Then I got pregnant with my second. My daughter was about 10 months old at the time. Things were still going pretty well, until she was about 16 to 18 months old. She started throwing tantrums and exhibiting behavior that people would call the terrible twos, and I began to worry because she wasn’t even two yet. Why is she having such strong feelings already? I really struggled with this because I have a pretty flat affect and I was the good kid in my family, because I saw with my older sister what happened if you didn’t toe the line. Don’t get me wrong about my parents. My sister was a hellion and I just wanted nothing to do with it. I had a very loving home and my parents are my best friends. And I want that so badly for my children, to have that kind of strong relationship with my husband and I.

Fast forward to the present and the situation that brings me to this email. I now have baby three, which will be turning one next month. And your teachings had all but gone out the window due to the stress of strong emotions from my toddlers, fighting between the two toddlers, my son not being nice to his baby brother and saying that he doesn’t like him. Tantrums, screaming, hitting, throwing, and everything in between. I have spent so much time in the last four years being so much angrier than I ever wanted to be as a mother. I defaulted to that, I defaulted to what I had seen my parents do. I had tried timeouts, spanking, and on a number of occasions yelled to where the crying and screaming that set me over the edge went up to a higher decibel of noise.
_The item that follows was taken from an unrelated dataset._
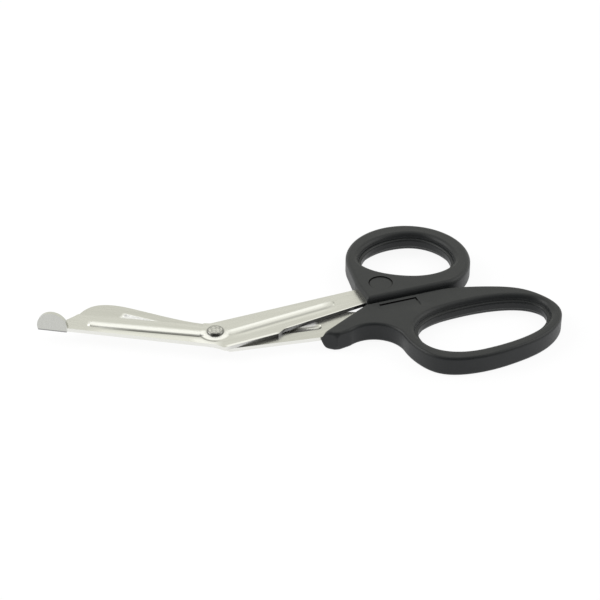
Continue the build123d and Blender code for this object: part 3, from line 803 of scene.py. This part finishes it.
def revolving_tree(sizes, material):
    """A tree that swings a profile round the Z axis and presses rings into its top face."""
    group = bpy.data.node_groups.new("turned", "GeometryNodeTree")
    sockets = add_inputs(group, sizes)
    given = group.nodes.new("NodeGroupInput").outputs
    curve = node(group, "GeometryNodeMeshToCurve", Mesh=given["Geometry"])
    finer = node(group, "GeometryNodeSubdivideCurve", Curve=curve.outputs["Curve"], Cuts=given["Cuts"])
    place = parts_of(group, node(group, "GeometryNodeInputPosition").outputs[0])
    ringed = node(group, "GeometryNodeSetPosition", Geometry=finer.outputs["Curve"],
                  Offset=ring_dip(group, given, place))
    circle = node(group, "GeometryNodeCurvePrimitiveCircle", Resolution=given["Turns"],
                  Radius=given["Path radius"])
    sweep = node(group, "GeometryNodeCurveToMesh", Curve=circle.outputs["Curve"],
                 Profile_Curve=ringed.outputs["Geometry"])
    welded = node(group, "GeometryNodeMergeByDistance", Geometry=sweep.outputs["Mesh"],
                  Distance=RIVET_WELD)
    real = node(group, "GeometryNodeRealizeInstances", Geometry=welded.outputs["Geometry"])
    paint = node(group, "GeometryNodeSetMaterial", Geometry=real.outputs["Geometry"], Material=material)
    out = group.nodes.new("NodeGroupOutput")
    group.links.new(paint.outputs["Geometry"], out.inputs[0])
    return group, sockets


def grown(name, mesh, group, sockets, sizes):
    """Run a tree on a base mesh and keep the result as a plain mesh."""
    piece = linked(name, mesh)
    modifier = piece.modifiers.new("tree", "NODES")
    modifier.node_group = group
    for size_name, value in sizes.items():
        modifier[sockets[size_name]] = value
    result = applied(piece)
    grid = bmesh.new()
    grid.from_mesh(result)
    bmesh.ops.recalc_face_normals(grid, faces=grid.faces)
    grid.to_mesh(result)
    grid.free()
    smooth(result, SHARP_RIVET)
    return piece


# %% Turn the rivet
HEAD_RADIUS = 2.9 * MM
HEAD_BASE = 1.75 * MM       # heights above the pivot point
HEAD_TOP = 2.55 * MM
TAIL_RADIUS = 2.6 * MM
TAIL_BASE = -1.73 * MM
TAIL_TOP = -2.43 * MM
SHANK_RADIUS = 1.9 * MM
EDGE_BREAK = 0.25 * MM
RING_MARGIN = 0.1 * MM      # from the rings to the head's broken edge
TOP_MARGIN = 0.01 * MM      # what lies this little below the top still counts as top
RIVET_SIZES = {"Turns": 96, "Cuts": 40, "Path radius": HEAD_RADIUS, "Ring pitch": 0.42 * MM,
               "Ring depth": 0.02 * MM, "Ring level": HEAD_TOP - TOP_MARGIN,
               "Ring limit": HEAD_RADIUS - EDGE_BREAK - RING_MARGIN}


def rivet_profile():
    """The half profile as a chain of edges; X is the distance from the head's radius, Y the height."""
    corners = [(0, TAIL_TOP), (TAIL_RADIUS - EDGE_BREAK, TAIL_TOP), (TAIL_RADIUS, TAIL_TOP + EDGE_BREAK),
               (TAIL_RADIUS, TAIL_BASE), (SHANK_RADIUS, TAIL_BASE), (SHANK_RADIUS, HEAD_BASE),
               (HEAD_RADIUS, HEAD_BASE), (HEAD_RADIUS, HEAD_TOP - EDGE_BREAK),
               (HEAD_RADIUS - EDGE_BREAK, HEAD_TOP), (0, HEAD_TOP)]
    mesh = bpy.data.meshes.new("rivet_profile")
    mesh.from_pydata([(radius - HEAD_RADIUS, height, 0) for radius, height in corners],
                     [(i, i + 1) for i in range(len(corners) - 1)], [])
    return mesh


turning, turning_sockets = revolving_tree(RIVET_SIZES, rivet_steel())
rivet = grown("turned_rivet", rivet_profile(), turning, turning_sockets, RIVET_SIZES)
for vertex in rivet.data.vertices:      # the sweep turns the profile over, so it is turned back
    vertex.co = pivot + Vector((vertex.co.x, -vertex.co.y, -vertex.co.z))
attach(rivet, "finger_half")
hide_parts("pivot_rivet")
heights = [vertex.co.z / MM for vertex in rivet.data.vertices]
print("turned rivet:", len(rivet.data.polygons), "faces, from", min(heights), "to", max(heights), "mm")

# %% [markdown]
# ## Table
# The photograph is a product shot on pure white. The floor is a big pale sheet; a share of its colour is
# given to camera rays and mirror rays as plain light, so that it is white without more light on the object.
# The rest of it is ordinary paper, which takes the object's shadow.

# %% Floor
FLOOR_WIDTH = 6.0
PAPER = (0.9, 0.9, 0.9, 1)
PAPER_ROUGHNESS = 0.9
PAPER_GLOSS = 0.1
GLOW = 1.06
GLOW_SHARE = 0.86


def floor_paper():
    """Pale paper that is almost white to the camera and to mirrors."""
    made, tree, shader = new_material("floor_paper")
    shader.inputs["Base Color"].default_value = PAPER
    shader.inputs["Roughness"].default_value = PAPER_ROUGHNESS
    shader.inputs["Specular IOR Level"].default_value = PAPER_GLOSS
    glow = node(tree, "ShaderNodeEmission", Color=(1, 1, 1, 1), Strength=GLOW)
    path = node(tree, "ShaderNodeLightPath").outputs
    either = maths(tree, "MAXIMUM", path["Is Camera Ray"], path["Is Glossy Ray"])
    mix = node(tree, "ShaderNodeMixShader", Fac=both(tree, either, GLOW_SHARE))
    tree.links.new(shader.outputs[0], mix.inputs[1])
    tree.links.new(glow.outputs[0], mix.inputs[2])
    tree.links.new(mix.outputs[0], tree.nodes["Material Output"].inputs["Surface"])
    return made


def white_floor():
    """A large pale sheet under the object."""
    mesh = bpy.data.meshes.new("floor")
    half = FLOOR_WIDTH / 2
    mesh.from_pydata([(-half, -half, 0), (half, -half, 0), (half, half, 0), (-half, half, 0)], [],
                     [(0, 1, 2, 3)])
    mesh.materials.append(floor_paper())
    floor = linked("floor", mesh)
    return floor


floor = white_floor()
print("floor is", floor.dimensions.x, "m wide")

# %% [markdown]
# ## What the steel sees
# Polished metal shows its surroundings more than itself. A photographer puts a white tent in front of it
# and leaves the side behind the camera dark, which gives steel its light faces and dark slopes. The world
# does the same: mirror rays see such a tent, while all other light is one dim even dome.

# %% World
DOME = 0.5
TENT_AXIS = (0, 0.85, -0.53)        # about the way the camera looks
TENT_EDGE = (-0.72, -0.42)          # how far against that way the tent turns from dark to white
TENT_TONES = (0.12, 1.0)
TENT_COLOUR = (1, 1, 0.93, 1)


def chosen(tree, ray, first, second):
    """One shader, or another for a kind of ray."""
    mix = node(tree, "ShaderNodeMixShader", Fac=ray)
    tree.links.new(first, mix.inputs[1])
    tree.links.new(second, mix.inputs[2])
    return mix.outputs[0]


def studio_world():
    """A dim even dome for light; mirror rays see a white tent that ends behind the camera."""
    world = bpy.data.worlds.new("studio")
    bpy.context.scene.world = world
    world.use_nodes = True
    tree = world.node_tree
    plain = tree.nodes["Background"]
    plain.inputs["Color"].default_value = (1, 1, 1, 1)
    plain.inputs["Strength"].default_value = DOME
    direction = node(tree, "ShaderNodeTexCoord").outputs["Generated"]
    along = vector_maths(tree, "DOT_PRODUCT", direction, TENT_AXIS)["Value"]
    seen = node(tree, "ShaderNodeBackground", Color=TENT_COLOUR,
                Strength=spread(tree, along, *TENT_TONES, *TENT_EDGE))
    white = node(tree, "ShaderNodeBackground", Color=(1, 1, 1, 1), Strength=1.0)
    path = node(tree, "ShaderNodeLightPath").outputs
    lit = chosen(tree, path["Is Glossy Ray"], plain.outputs[0], seen.outputs[0])
    final = chosen(tree, path["Is Camera Ray"], lit, white.outputs[0])
    tree.links.new(final, tree.nodes["World Output"].inputs["Surface"])


studio_world()
print("world:", bpy.context.scene.world.name)

# %% [markdown]
# ## Two soft boxes
# The shadow in the photograph is faint and lies close to the object, so the lamps are broad and stand high
# on both sides. The left one is the stronger, which gives the pieces a light and a dark side.

# %% Soft boxes
LAMP_SIDE, LAMP_BACK, LAMP_HEIGHT = 0.75, 0.1, 0.6
LAMP_WIDTH = 0.6
KEY_POWER = 3.2
FILL_POWER = 1.8


def softbox(name, place, power):
    """A square area lamp at a place, aimed at the origin."""
    lamp = bpy.data.lights.new(name, "AREA")
    lamp.shape = "SQUARE"
    lamp.size = LAMP_WIDTH
    lamp.energy = power
    made = linked(name, lamp)
    made.location = place
    made.rotation_euler = (-Vector(place)).to_track_quat("-Z", "Y").to_euler()
    print(name, "lamp of", power, "W")


softbox("key", (-LAMP_SIDE, LAMP_BACK, LAMP_HEIGHT), KEY_POWER)
softbox("fill", (LAMP_SIDE, LAMP_BACK, LAMP_HEIGHT), FILL_POWER)

# %% [markdown]
# ## Camera
# The photograph was taken from the near side, 33.5 degrees above the table, with a long lens. The numbers
# come from fitting the rivet, the foot and the two holes to their places in the picture.

# %% Camera
ELEVATION = math.radians(33.5)
DISTANCE = 0.7
AIM = Vector((29.902, 20.556, 1.4))     # from the pivot, millimetres
SENSOR = 36.0                           # millimetres on the film
FOCAL_LENGTH = 115.92

lens = bpy.data.cameras.new("camera")
lens.sensor_width = SENSOR
lens.lens = FOCAL_LENGTH
camera = linked("camera", lens)
camera.location = pivot + AIM * MM + DISTANCE * Vector((0, -math.cos(ELEVATION), math.sin(ELEVATION)))
camera.rotation_euler = (math.pi / 2 - ELEVATION, 0, 0)
bpy.context.scene.camera = camera
bpy.context.scene.view_settings.view_transform = "Standard"
print("camera at", [round(v, 4) for v in camera.location])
I couldn’t handle it anymore. I felt terrible and thought terrible things about the fact I had these three beautiful children, but I hated my life. I was in the military for 15 years. I went to Iraq and Afghanistan four times, lost friends, been blown up, can’t hear very well—and I wanted that life back. That life was easy. Being a mom is hard.

Last week as I was driving home with my children asleep in the car after a visit to my parents’ house that didn’t go very well, I thought, Enough is enough. This isn’t working. By the grace of God, I remembered Unruffled and immediately started devouring the podcasts on the drive home. It all started coming back to me on what to do. So as I got them in the house and put them in their beds asleep, I knew I would give your way a shot, starting fresh in the morning.
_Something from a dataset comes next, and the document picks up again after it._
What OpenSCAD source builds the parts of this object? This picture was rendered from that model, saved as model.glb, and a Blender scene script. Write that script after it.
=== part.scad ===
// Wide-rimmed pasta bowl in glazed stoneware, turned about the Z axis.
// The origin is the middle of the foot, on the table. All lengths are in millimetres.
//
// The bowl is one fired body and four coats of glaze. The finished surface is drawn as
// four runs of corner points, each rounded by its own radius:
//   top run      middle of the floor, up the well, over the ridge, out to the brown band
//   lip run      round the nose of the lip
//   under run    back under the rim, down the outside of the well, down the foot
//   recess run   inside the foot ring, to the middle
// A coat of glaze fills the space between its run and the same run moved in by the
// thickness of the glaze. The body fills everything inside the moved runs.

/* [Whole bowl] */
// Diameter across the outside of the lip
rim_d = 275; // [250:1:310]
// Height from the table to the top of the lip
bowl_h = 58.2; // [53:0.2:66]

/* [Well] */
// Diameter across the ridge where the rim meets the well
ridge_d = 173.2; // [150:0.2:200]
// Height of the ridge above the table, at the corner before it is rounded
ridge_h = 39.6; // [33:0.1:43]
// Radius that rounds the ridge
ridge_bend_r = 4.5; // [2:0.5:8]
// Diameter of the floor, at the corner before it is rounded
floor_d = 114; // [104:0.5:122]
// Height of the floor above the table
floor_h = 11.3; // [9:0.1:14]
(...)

It has been a life-changing difference in just one week. Sure, there’s still sibling infighting going on, some mild tantrums here and there, and my son still likes to pick on his baby brother. But everything has just been so much calmer and happier in the house, especially me. I have been happy. The toddlers have been saying “I love you” so many times throughout the day that I know they can feel how much different it is in the house. I’m here for them and I’m on their side now.
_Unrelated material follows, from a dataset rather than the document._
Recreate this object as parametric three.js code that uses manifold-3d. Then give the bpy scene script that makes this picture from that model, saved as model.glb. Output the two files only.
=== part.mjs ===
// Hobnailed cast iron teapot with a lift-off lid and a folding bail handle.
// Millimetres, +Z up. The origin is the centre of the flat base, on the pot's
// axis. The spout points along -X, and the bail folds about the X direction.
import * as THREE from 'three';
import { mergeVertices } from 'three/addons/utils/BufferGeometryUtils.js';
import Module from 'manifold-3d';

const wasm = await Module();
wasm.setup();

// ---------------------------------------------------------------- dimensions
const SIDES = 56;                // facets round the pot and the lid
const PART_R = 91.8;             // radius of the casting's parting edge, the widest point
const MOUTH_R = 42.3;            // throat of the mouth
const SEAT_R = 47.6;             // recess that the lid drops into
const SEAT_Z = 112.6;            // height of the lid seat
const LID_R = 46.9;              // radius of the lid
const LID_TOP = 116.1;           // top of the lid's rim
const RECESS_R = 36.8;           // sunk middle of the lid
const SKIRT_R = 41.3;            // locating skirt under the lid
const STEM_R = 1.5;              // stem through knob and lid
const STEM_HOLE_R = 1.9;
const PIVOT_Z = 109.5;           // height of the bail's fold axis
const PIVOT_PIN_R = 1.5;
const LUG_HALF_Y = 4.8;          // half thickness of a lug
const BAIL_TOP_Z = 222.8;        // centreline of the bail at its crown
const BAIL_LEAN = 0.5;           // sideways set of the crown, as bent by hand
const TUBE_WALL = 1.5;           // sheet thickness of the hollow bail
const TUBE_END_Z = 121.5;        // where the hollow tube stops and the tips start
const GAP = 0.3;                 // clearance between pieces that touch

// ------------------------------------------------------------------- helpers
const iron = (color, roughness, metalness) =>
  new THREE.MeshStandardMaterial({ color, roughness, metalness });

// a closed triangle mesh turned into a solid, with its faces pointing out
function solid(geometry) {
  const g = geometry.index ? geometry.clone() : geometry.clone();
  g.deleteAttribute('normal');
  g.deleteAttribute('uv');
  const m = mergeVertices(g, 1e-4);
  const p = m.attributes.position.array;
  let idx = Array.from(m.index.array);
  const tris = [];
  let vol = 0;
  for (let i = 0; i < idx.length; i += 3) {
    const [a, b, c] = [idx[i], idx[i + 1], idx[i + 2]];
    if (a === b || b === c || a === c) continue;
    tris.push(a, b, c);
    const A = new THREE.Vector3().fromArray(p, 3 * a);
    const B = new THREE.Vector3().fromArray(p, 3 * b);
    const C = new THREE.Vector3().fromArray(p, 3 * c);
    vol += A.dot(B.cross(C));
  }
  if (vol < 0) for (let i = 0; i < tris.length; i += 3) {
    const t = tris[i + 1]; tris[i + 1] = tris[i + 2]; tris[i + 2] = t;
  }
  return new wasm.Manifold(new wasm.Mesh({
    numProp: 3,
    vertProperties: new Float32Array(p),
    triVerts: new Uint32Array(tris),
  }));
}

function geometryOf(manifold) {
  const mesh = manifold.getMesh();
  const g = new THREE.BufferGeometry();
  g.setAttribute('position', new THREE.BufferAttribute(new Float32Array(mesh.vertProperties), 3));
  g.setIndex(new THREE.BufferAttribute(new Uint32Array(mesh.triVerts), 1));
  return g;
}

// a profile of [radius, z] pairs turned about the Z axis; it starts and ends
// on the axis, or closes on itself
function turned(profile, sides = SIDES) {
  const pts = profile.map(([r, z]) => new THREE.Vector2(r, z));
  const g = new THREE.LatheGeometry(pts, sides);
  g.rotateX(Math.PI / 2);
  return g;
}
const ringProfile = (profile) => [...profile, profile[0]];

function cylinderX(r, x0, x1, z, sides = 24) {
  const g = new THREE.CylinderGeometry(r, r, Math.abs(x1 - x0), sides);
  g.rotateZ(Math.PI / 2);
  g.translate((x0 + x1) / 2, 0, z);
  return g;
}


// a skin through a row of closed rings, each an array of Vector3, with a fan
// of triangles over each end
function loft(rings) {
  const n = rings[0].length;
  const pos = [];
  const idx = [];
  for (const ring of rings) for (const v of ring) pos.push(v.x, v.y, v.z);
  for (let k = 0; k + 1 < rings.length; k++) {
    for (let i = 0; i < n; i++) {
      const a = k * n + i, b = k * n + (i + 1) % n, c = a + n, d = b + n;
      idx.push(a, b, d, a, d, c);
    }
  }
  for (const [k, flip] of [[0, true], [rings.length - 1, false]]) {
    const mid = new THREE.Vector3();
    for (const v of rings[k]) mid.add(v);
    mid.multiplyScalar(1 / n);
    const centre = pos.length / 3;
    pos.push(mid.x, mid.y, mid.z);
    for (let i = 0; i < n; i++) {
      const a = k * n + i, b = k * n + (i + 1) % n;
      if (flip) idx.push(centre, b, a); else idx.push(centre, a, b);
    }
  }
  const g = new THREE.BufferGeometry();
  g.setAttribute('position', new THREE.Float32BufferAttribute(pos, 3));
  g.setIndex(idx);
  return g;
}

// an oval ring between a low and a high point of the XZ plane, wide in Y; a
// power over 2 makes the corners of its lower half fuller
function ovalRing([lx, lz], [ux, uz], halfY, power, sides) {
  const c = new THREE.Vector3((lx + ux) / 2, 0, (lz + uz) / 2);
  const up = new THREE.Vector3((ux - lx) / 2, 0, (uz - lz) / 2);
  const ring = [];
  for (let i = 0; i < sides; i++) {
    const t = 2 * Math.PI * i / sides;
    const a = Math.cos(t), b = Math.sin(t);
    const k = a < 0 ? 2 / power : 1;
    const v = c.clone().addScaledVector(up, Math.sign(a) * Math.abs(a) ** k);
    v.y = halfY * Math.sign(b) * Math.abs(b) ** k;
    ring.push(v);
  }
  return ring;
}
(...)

The biggest testament to the success of the switch was on Sunday. We go to a traditional Latin Mass Catholic church that is an hour away from our house. Sundays are so hard. I don’t think I’ve been able to pay attention in church since my daughter became mobile, and then it has gone progressively downhill since then. I knew that Sunday was going to be the test to see how much this has helped. It was a miracle. Sure, I still didn’t get to pay attention in church, I was still having to manage the children by giving them snacks, making sure they were staying in the pew, and doing stuff all parents have to do in church to keep the peace. But it wasn’t an absolute fight. I wasn’t angry with anyone. It was just calm direction.

I can’t even describe properly the change that has come to our family without writing a novella to you about the last seven days. Bless you and all that you do to save us parents from ourselves and help us to be the best we can for our children.

So here’s what I wrote back to her. I basically wrote back that I do want the novella! I said:

This news is so wonderful to hear. Thank you, thank you, thank you for taking the time to share with me. I’m wondering if you’d like to share more about what you’re focusing on or doing, what shifts you’ve made specifically that are helping you. But no worries at all if you’re too busy. If you are open to allowing me to share your story (anonymously), it can sometimes help parents a lot to hear how others are using this approach and making positive shifts. Please know that either way, I’m so grateful to you for making my day—or month, rather!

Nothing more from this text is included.